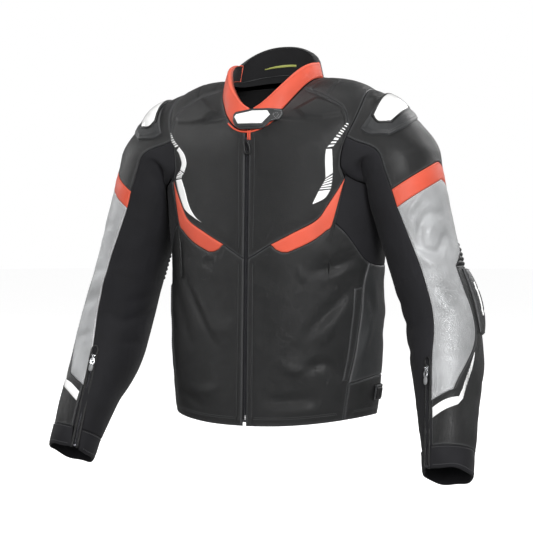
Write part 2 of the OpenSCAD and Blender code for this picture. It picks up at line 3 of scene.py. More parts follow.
import bpy
import numpy as np
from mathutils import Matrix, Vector


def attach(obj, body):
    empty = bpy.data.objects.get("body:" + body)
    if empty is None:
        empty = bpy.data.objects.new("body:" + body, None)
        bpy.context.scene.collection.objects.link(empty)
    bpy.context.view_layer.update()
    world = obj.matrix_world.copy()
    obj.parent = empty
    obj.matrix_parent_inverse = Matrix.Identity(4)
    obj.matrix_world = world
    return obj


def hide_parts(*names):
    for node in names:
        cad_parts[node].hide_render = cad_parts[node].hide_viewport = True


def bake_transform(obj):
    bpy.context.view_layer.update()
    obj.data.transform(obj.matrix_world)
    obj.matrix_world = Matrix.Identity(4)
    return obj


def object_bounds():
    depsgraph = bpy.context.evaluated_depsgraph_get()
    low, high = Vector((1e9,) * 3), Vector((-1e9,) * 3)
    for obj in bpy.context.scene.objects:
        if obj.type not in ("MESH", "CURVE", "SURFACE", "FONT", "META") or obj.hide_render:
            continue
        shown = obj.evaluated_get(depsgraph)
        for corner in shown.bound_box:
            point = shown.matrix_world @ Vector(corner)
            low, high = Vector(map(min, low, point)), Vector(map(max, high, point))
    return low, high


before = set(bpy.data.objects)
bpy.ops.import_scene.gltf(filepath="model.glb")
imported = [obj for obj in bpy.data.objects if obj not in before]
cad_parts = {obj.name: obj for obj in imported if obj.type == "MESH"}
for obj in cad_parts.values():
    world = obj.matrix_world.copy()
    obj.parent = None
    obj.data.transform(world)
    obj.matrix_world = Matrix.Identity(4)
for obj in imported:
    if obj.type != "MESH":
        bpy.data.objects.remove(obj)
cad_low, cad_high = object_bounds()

# The leather riding jacket's looks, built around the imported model. Lengths are in millimetres, in the
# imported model's frame, and mesh_piece turns every mesh into metres. A surface point is an angle in
# degrees and a ring, station or share, so outlines of panels are lists of such pairs.
MM = 0.001
RANDOM = np.random.default_rng(7)

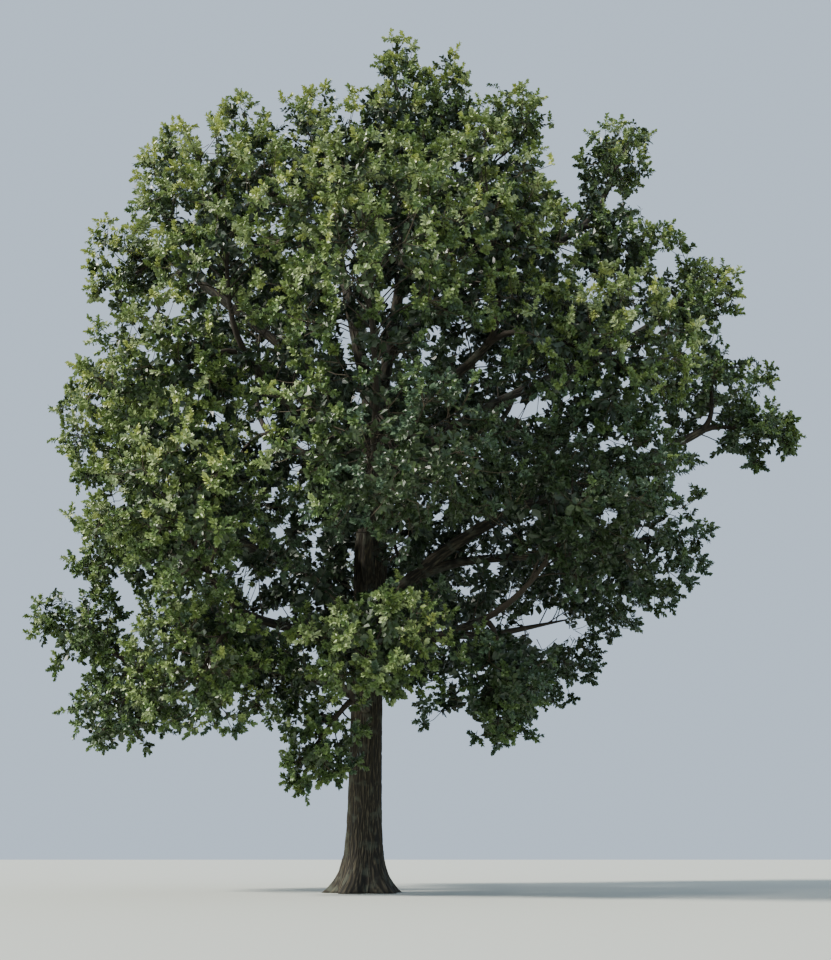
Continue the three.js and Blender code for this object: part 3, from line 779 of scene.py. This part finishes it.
def join_sprays(groups):
    return {name: np.concatenate([group[name] for group in groups]) for name in groups[0]}


def leaf_seats(sprays, leaves, leaf_length, draw):
    """Where each spray's leaves sit, which way they point, which way they face and how long they are.

    leaf_length is one length for all sprays, or one for each.
    """
    shoot = sprays["tip"] - sprays["base"]
    length = np.linalg.norm(shoot, axis=1)
    shoot = shoot / length[:, None]
    number = np.arange(leaves)
    share = ((number + FIRST_LEAF) / leaves) ** LEAVES_TO_TIP_POWER
    across, beside = square_frame(shoot, ASIDE_OF_SHOOTS)
    turn = number[None, :] * GOLDEN_ANGLE + draw.uniform(0, 2 * math.pi, (len(shoot), 1))
    turn = turn + draw.normal(0, LEAF_TURN_SCATTER, turn.shape)
    spread = np.radians(mix(LEAF_ANGLE_AT_FOOT, LEAF_ANGLE_AT_TIP, share))[None, :]
    spread = spread + draw.normal(0, LEAF_ANGLE_SCATTER, turn.shape)
    out = np.cos(turn)[..., None] * across[:, None] + np.sin(turn)[..., None] * beside[:, None]
    along = np.cos(spread)[..., None] * shoot[:, None] + np.sin(spread)[..., None] * out
    along = unit(along - UP * draw.uniform(0.0, MOST_LEAF_DROOP, turn.shape)[..., None])
    seat = sprays["base"][:, None] + shoot[:, None] * (share[None, :] * length[:, None])[..., None]
    outward = FACING_OFF_HUB * unit(sprays["tip"] - sprays["hub"])
    outward = outward + FACING_OFF_MASS * unit(sprays["tip"] - sprays["mass_middle"])
    outward = outward + FACING_OFF_CROWN * unit(sprays["tip"] - CROWN_MIDDLE)
    facing = FACING_UP * UP + outward[:, None] + draw.normal(0, FACING_SCATTER, along.shape)
    facing = facing - np.sum(facing * along, axis=-1, keepdims=True) * along
    size_share = mix(LEAF_SIZE_AT_FOOT, LEAF_SIZE_AT_TIP, share)
    size = np.multiply.outer(leaf_length * np.ones(len(shoot)), size_share)
    size = size * draw.uniform(*LEAF_VARIATION, turn.shape)
    return {"seat": seat, "along": along, "facing": unit(facing), "size": size}


def to_linear(hex_colour):
    """An sRGB colour as written, such as "6b6257", in linear light with full cover."""
    channels = [int(hex_colour[i : i + 2], 16) / 255 for i in (0, 2, 4)]
    return (*[c / 12.92 if c <= 0.04045 else ((c + 0.055) / 1.055) ** 2.4 for c in channels], 1.0)


def add_node(tree, kind, settings=None, links=None):
    """Adds a node. settings are its own properties, and links its inputs, each a socket or a plain value."""
    node = tree.nodes.new(kind)
    for name, value in (settings or {}).items():
        setattr(node, name, value)
    for name, value in (links or {}).items():
        if isinstance(value, bpy.types.NodeSocket):
            tree.links.new(value, node.inputs[name])
        else:
            node.inputs[name].default_value = value
    return node


# Bark's painted patterns: the real sizes of the fine grain on its ridges and of the patches of lichen,
# how far the grain is drawn out upwards, how much it counts beside the furrows and how deep its bumps are
BARK_GRAIN_MM = 70
LICHEN_PATCH_MM = 430
GRAIN_UPWARD_SCALE = 0.22
GRAIN_DETAIL = 6.0
GRAIN_ROUGHNESS = 0.62
LICHEN_DETAIL = 4.0
GRAIN_SHARE = 0.55
DARKEST_BARK = 0.05
PALEST_BARK = 1.35
LICHEN_FROM = 0.52
LICHEN_FULL = 0.66
LICHEN_SHARE = 0.5
SMOOTHEST_BARK = 0.78
ROUGHEST_BARK = 0.97
BARK_BUMP = 0.6
BARK_BUMP_MM = 12


def per_metre(size_mm):
    """The scale of a noise whose features have this real size: how many of them fit in a metre."""
    return 1000 / size_mm


# A Mix node's sockets for colours share their names with those for numbers, so they go by position
MIX_FIRST_COLOUR = 6
MIX_SECOND_COLOUR = 7
MIX_COLOUR_OUT = 2


def new_material(name):
    material = bpy.data.materials.new(name)
    material.use_nodes = True
    material.node_tree.nodes.clear()
    return material


def plain_material(name, colour, roughness):
    """One plain colour with a soft shine, for leaves, thin wood and the ground."""
    material = new_material(name)
    tree = material.node_tree
    shader = add_node(tree, "ShaderNodeBsdfPrincipled", links={
        "Base Color": to_linear(colour),
        "Roughness": roughness,
    })
    add_node(tree, "ShaderNodeOutputMaterial", links={"Surface": shader.outputs["BSDF"]})
    return material


def colour_steps(tree, factor, steps):
    """A ramp through colours at given shares."""
    ramp = add_node(tree, "ShaderNodeValToRGB", links={"Fac": factor})
    elements = ramp.color_ramp.elements
    elements[0].position, elements[0].color = steps[0][0], to_linear(steps[0][1])
    elements[1].position, elements[1].color = steps[-1][0], to_linear(steps[-1][1])
    for share, colour in steps[1:-1]:
        elements.new(share).color = to_linear(colour)
    return ramp.outputs["Color"]


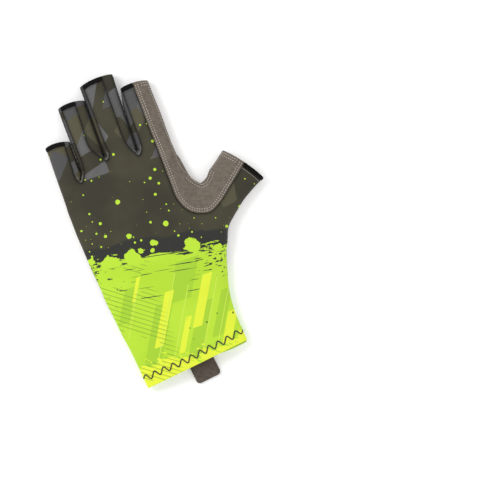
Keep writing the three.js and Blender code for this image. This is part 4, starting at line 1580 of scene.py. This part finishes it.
# Camera, floor and light
PHOTO_TURN = 18.2  # degrees that the glove leans in the photograph
PHOTO_WIDTH = 400.0  # what the photograph's width covers
PHOTO_MIDDLE = np.array([67.75, 72.88, 0.0])
CAMERA_HEIGHT = 2000.0
SENSOR_WIDTH = 36

camera = bpy.data.objects.new("camera", bpy.data.cameras.new("camera"))
camera.data.sensor_width = SENSOR_WIDTH
camera.data.lens = SENSOR_WIDTH * CAMERA_HEIGHT / PHOTO_WIDTH
camera.location = (PHOTO_MIDDLE + HEM_IN_FRAME + [0, 0, CAMERA_HEIGHT]) * METRES
camera.rotation_euler = (0, 0, -math.radians(PHOTO_TURN))
bpy.context.scene.collection.objects.link(camera)
bpy.context.scene.camera = camera

WHITE = (1, 1, 1, 1)
FLOOR_COLOUR = (0.97, 0.97, 0.97, 1)
FLOOR_GLOW = 0.2
SKY_STRENGTH = 0.76
FLOOR_REACH = 6.0
FLOOR_BELOW = 0.00055  # in metres, so that the palm's stitches stay above the floor
floor_mesh = bpy.data.meshes.new("floor")
corners = [(x * FLOOR_REACH, y * FLOOR_REACH, 0) for x, y in ((-1, -1), (1, -1), (1, 1), (-1, 1))]
floor_mesh.from_pydata(corners, [], [(0, 1, 2, 3)])
floor = bpy.data.objects.new("floor", floor_mesh)
floor_paint = bpy.data.materials.new("floor")
floor_paint.use_nodes = True
sockets = floor_paint.node_tree.nodes["Principled BSDF"].inputs
sockets["Base Color"].default_value = FLOOR_COLOUR
sockets["Roughness"].default_value = 0.9
sockets["Emission Color"].default_value = WHITE
sockets["Emission Strength"].default_value = FLOOR_GLOW
floor_mesh.materials.append(floor_paint)
floor.location.z = -FLOOR_BELOW
bpy.context.scene.collection.objects.link(floor)

world = bpy.data.worlds.new("studio")
world.use_nodes = True
sockets = world.node_tree.nodes["Background"].inputs
sockets["Color"].default_value = WHITE
sockets["Strength"].default_value = SKY_STRENGTH
bpy.context.scene.world = world


def soft_light(name, place, size, power):
    data = bpy.data.lights.new(name, "AREA")
    data.size = size
    data.energy = power
    light = bpy.data.objects.new(name, data)
    light.location = place
    light.rotation_euler = (-Vector(place)).to_track_quat("-Z", "Y").to_euler()
    bpy.context.scene.collection.objects.link(light)


soft_light("key", (-0.9, 0.9, 1.5), 0.7, 11.5)
soft_light("fill", (1.2, -0.6, 1.6), 1.2, 3.0)
bpy.context.scene.view_settings.view_transform = "Standard"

**EXERCISE AIM:** Stop after the line containing "RANDOM = np.random.default_rng(7)": print exactly the lines from the start of the entries above up to it, that line included.

**THE ANSWER:**
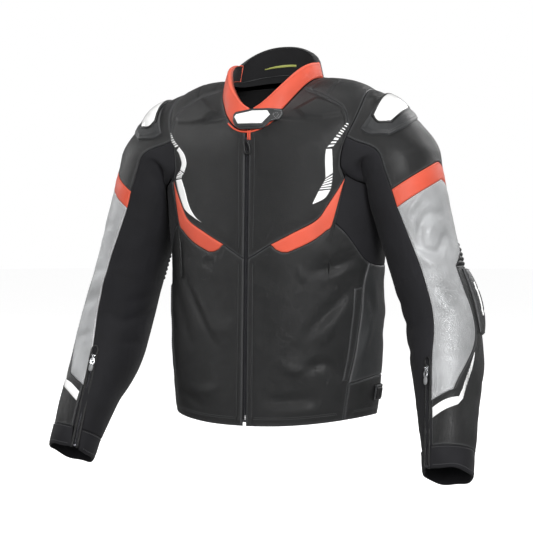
Write part 2 of the OpenSCAD and Blender code for this picture. It picks up at line 3 of scene.py. More parts follow.
import bpy
import numpy as np
from mathutils import Matrix, Vector


def attach(obj, body):
    empty = bpy.data.objects.get("body:" + body)
    if empty is None:
        empty = bpy.data.objects.new("body:" + body, None)
        bpy.context.scene.collection.objects.link(empty)
    bpy.context.view_layer.update()
    world = obj.matrix_world.copy()
    obj.parent = empty
    obj.matrix_parent_inverse = Matrix.Identity(4)
    obj.matrix_world = world
    return obj


def hide_parts(*names):
    for node in names:
        cad_parts[node].hide_render = cad_parts[node].hide_viewport = True


def bake_transform(obj):
    bpy.context.view_layer.update()
    obj.data.transform(obj.matrix_world)
    obj.matrix_world = Matrix.Identity(4)
    return obj


def object_bounds():
    depsgraph = bpy.context.evaluated_depsgraph_get()
    low, high = Vector((1e9,) * 3), Vector((-1e9,) * 3)
    for obj in bpy.context.scene.objects:
        if obj.type not in ("MESH", "CURVE", "SURFACE", "FONT", "META") or obj.hide_render:
            continue
        shown = obj.evaluated_get(depsgraph)
        for corner in shown.bound_box:
            point = shown.matrix_world @ Vector(corner)
            low, high = Vector(map(min, low, point)), Vector(map(max, high, point))
    return low, high


before = set(bpy.data.objects)
bpy.ops.import_scene.gltf(filepath="model.glb")
imported = [obj for obj in bpy.data.objects if obj not in before]
cad_parts = {obj.name: obj for obj in imported if obj.type == "MESH"}
for obj in cad_parts.values():
    world = obj.matrix_world.copy()
    obj.parent = None
    obj.data.transform(world)
    obj.matrix_world = Matrix.Identity(4)
for obj in imported:
    if obj.type != "MESH":
        bpy.data.objects.remove(obj)
cad_low, cad_high = object_bounds()

# The leather riding jacket's looks, built around the imported model. Lengths are in millimetres, in the
# imported model's frame, and mesh_piece turns every mesh into metres. A surface point is an angle in
# degrees and a ring, station or share, so outlines of panels are lists of such pairs.
MM = 0.001
RANDOM = np.random.default_rng(7)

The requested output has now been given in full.